Keras-MXNet RNN CPU performance is slower

awslabs / keras-apache-mxnet

[DEPRECATED] Amazon Deep Learning's Keras with Apache MXNet support

https://github.com/awslabs/keras-apache-mxnet/wiki

Other

290 stars 65 forks source link

Keras-MXNet RNN CPU performance is slower #99

Open sandeep-krishnamurthy opened 6 years ago

sandeep-krishnamurthy commented 6 years ago

Keras-MXNet is slower on CPU. See early benchmark results here - https://github.com/awslabs/keras-apache-mxnet/blob/master/benchmark/benchmark_result/RNN_result.md

This issue is likely due to:

MXNet broadcast_add operator being slower on CPU - https://github.com/apache/incubator-mxnet/issues/8219
MXNet dot operator being slower on CPU - https://github.com/apache/incubator-mxnet/issues/10881

lupesko commented 6 years ago

@pengzhao-intel is this something you guys can help with?

pengzhao-intel commented 6 years ago

@lupesko Will look into the code. @sandeep-krishnamurthy Could you change to MXNet 1.3 with fused RNN cell which includes our optimization version of vRNN/LSTM/GRU?

sandeep-krishnamurthy commented 6 years ago

@pengzhao-intel - Thank you. Unfortunately, Keras engine has an implementation of these Layers using the low-level operators (broadcast_add, div, mul, split, zeros_like, dot etc...) from backends. For example, see here the rnn operator implementation in MXNet backend - https://github.com/awslabs/keras-apache-mxnet/blob/master/keras/backend/mxnet_backend.py#L2640 It mostly has information to use low-level operators to achieve the functionality.

Using high-level constructs like vRNN/LSTM/GRU from MXNet requires us to break Keras engine implementation and short circuit it to MXNet high-level operators.

@roywei @kalyc

pengzhao-intel commented 6 years ago

@sandeep-krishnamurthy yes, Keras built the RNN with basic blocks, like dot, tanh.

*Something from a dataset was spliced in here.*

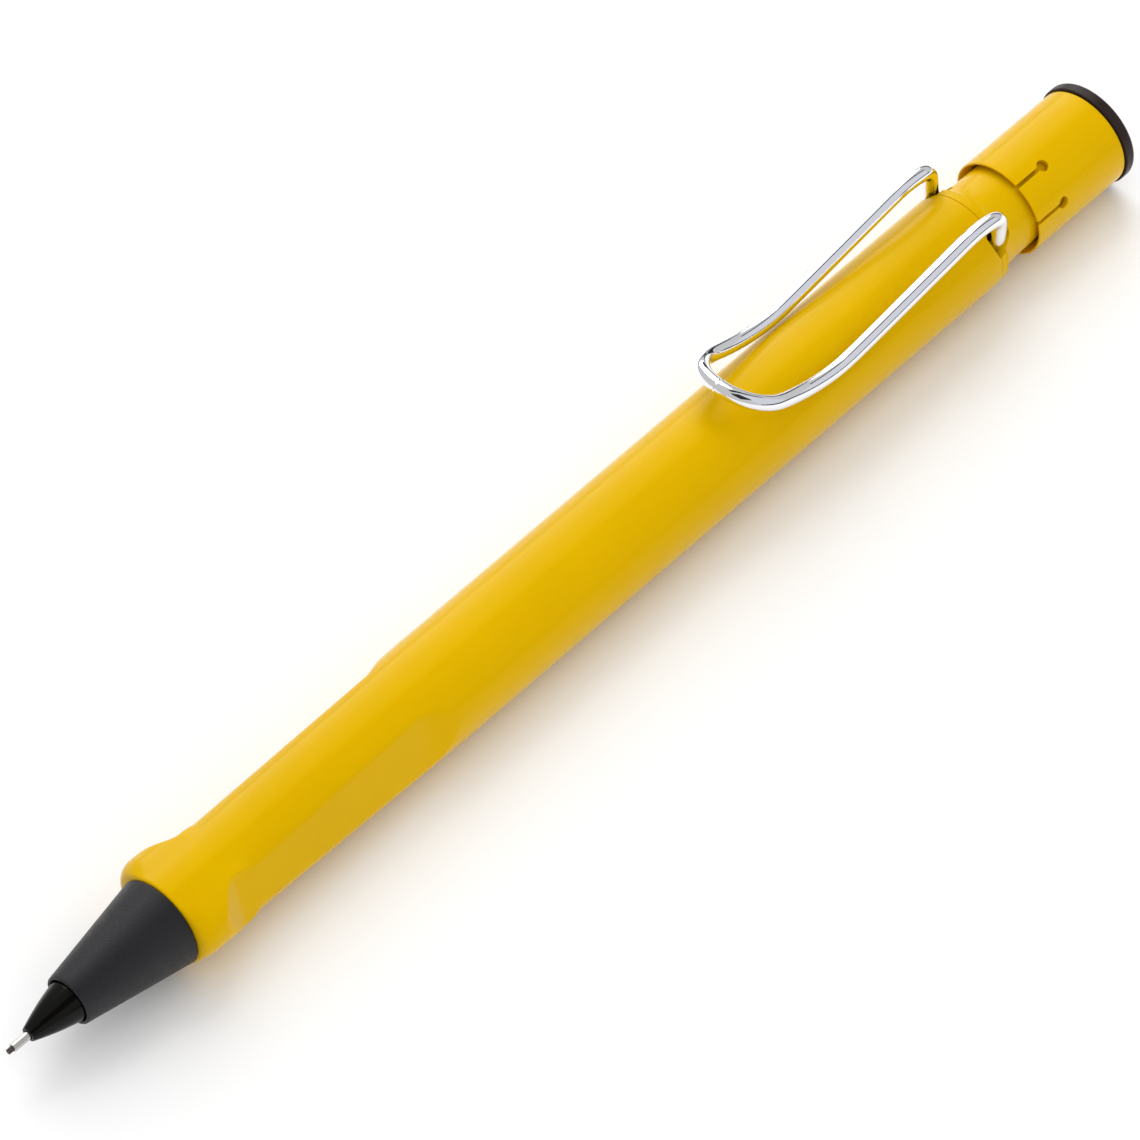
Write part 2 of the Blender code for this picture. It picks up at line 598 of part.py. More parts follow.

But I think it's a legacy issue from Theano and Tensorflow which don't have fused RNN so Keras has to build the cell by itself. Currently, the MXNet (pytorch) includes the fused RNN for both CPU and GPU. I think setting up the fused RNN cell in Keras, like what gluon does, will be a nice solution now. Actually, I know it's not easy :)